| OBJECTIVE |
Output, word for word, every line from the start of the listing down to and including the line that contains "GAP = 0.0003"; include nothing else.

| GIVEN MATERIAL |
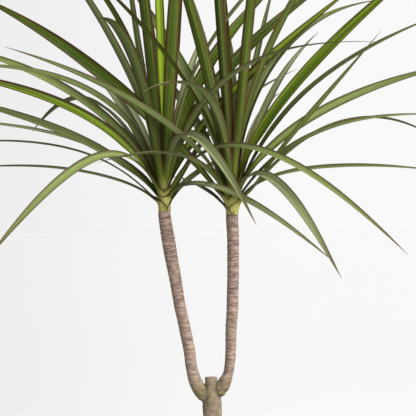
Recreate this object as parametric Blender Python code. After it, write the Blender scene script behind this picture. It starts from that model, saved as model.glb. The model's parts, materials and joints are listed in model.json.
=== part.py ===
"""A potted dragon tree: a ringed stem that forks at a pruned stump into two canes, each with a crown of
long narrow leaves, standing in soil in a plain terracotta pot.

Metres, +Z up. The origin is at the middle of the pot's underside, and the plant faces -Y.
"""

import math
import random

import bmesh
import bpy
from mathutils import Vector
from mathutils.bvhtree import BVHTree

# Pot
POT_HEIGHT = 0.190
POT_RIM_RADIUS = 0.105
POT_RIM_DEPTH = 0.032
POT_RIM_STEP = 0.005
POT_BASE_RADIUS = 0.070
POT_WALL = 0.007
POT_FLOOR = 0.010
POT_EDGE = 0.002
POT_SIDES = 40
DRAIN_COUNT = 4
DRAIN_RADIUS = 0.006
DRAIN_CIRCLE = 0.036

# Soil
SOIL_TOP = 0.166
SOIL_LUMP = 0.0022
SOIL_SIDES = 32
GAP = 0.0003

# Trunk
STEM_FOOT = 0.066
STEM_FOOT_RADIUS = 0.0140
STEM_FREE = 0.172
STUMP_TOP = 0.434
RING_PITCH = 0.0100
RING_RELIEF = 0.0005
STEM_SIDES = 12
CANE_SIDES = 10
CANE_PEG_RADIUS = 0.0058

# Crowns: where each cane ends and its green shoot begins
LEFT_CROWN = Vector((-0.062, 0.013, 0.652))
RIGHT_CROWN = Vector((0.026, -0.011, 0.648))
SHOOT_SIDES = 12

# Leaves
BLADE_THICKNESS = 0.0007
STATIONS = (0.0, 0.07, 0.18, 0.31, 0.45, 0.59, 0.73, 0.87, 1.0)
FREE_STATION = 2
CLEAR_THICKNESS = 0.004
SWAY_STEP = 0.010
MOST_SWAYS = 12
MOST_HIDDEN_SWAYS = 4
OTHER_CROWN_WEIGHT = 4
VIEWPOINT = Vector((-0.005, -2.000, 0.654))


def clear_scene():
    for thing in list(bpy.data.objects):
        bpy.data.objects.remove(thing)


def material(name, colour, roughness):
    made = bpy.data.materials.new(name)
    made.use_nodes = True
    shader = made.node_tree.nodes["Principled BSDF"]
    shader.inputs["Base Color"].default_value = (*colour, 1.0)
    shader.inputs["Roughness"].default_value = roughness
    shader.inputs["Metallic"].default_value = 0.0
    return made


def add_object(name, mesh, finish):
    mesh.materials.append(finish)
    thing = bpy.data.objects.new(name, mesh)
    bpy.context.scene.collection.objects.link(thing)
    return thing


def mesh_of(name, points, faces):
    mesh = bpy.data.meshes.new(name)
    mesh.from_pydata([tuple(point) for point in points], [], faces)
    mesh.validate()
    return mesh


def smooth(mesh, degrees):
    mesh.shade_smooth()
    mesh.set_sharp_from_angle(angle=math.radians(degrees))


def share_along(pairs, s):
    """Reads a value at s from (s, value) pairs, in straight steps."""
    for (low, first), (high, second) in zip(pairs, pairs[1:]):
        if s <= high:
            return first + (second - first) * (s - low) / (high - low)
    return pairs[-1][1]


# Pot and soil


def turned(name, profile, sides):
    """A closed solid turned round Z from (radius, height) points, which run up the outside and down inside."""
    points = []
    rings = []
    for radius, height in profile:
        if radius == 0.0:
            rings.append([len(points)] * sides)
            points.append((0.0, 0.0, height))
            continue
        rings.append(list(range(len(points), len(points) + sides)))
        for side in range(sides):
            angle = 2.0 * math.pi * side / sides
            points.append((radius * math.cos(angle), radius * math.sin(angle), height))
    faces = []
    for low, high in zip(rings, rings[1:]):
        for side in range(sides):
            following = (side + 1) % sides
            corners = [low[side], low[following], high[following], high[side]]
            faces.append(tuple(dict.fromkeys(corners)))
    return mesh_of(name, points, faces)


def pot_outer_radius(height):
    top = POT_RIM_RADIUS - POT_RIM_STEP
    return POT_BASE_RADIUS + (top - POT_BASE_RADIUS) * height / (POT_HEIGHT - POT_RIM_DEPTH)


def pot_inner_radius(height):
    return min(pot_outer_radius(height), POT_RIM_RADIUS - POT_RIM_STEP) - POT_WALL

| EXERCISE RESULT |
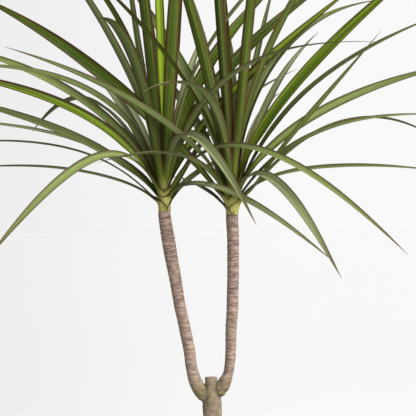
Recreate this object as parametric Blender Python code. After it, write the Blender scene script behind this picture. It starts from that model, saved as model.glb. The model's parts, materials and joints are listed in model.json.
=== part.py ===
"""A potted dragon tree: a ringed stem that forks at a pruned stump into two canes, each with a crown of
long narrow leaves, standing in soil in a plain terracotta pot.

Metres, +Z up. The origin is at the middle of the pot's underside, and the plant faces -Y.
"""

import math
import random

import bmesh
import bpy
from mathutils import Vector
from mathutils.bvhtree import BVHTree

# Pot
POT_HEIGHT = 0.190
POT_RIM_RADIUS = 0.105
POT_RIM_DEPTH = 0.032
POT_RIM_STEP = 0.005
POT_BASE_RADIUS = 0.070
POT_WALL = 0.007
POT_FLOOR = 0.010
POT_EDGE = 0.002
POT_SIDES = 40
DRAIN_COUNT = 4
DRAIN_RADIUS = 0.006
DRAIN_CIRCLE = 0.036

# Soil
SOIL_TOP = 0.166
SOIL_LUMP = 0.0022
SOIL_SIDES = 32
GAP = 0.0003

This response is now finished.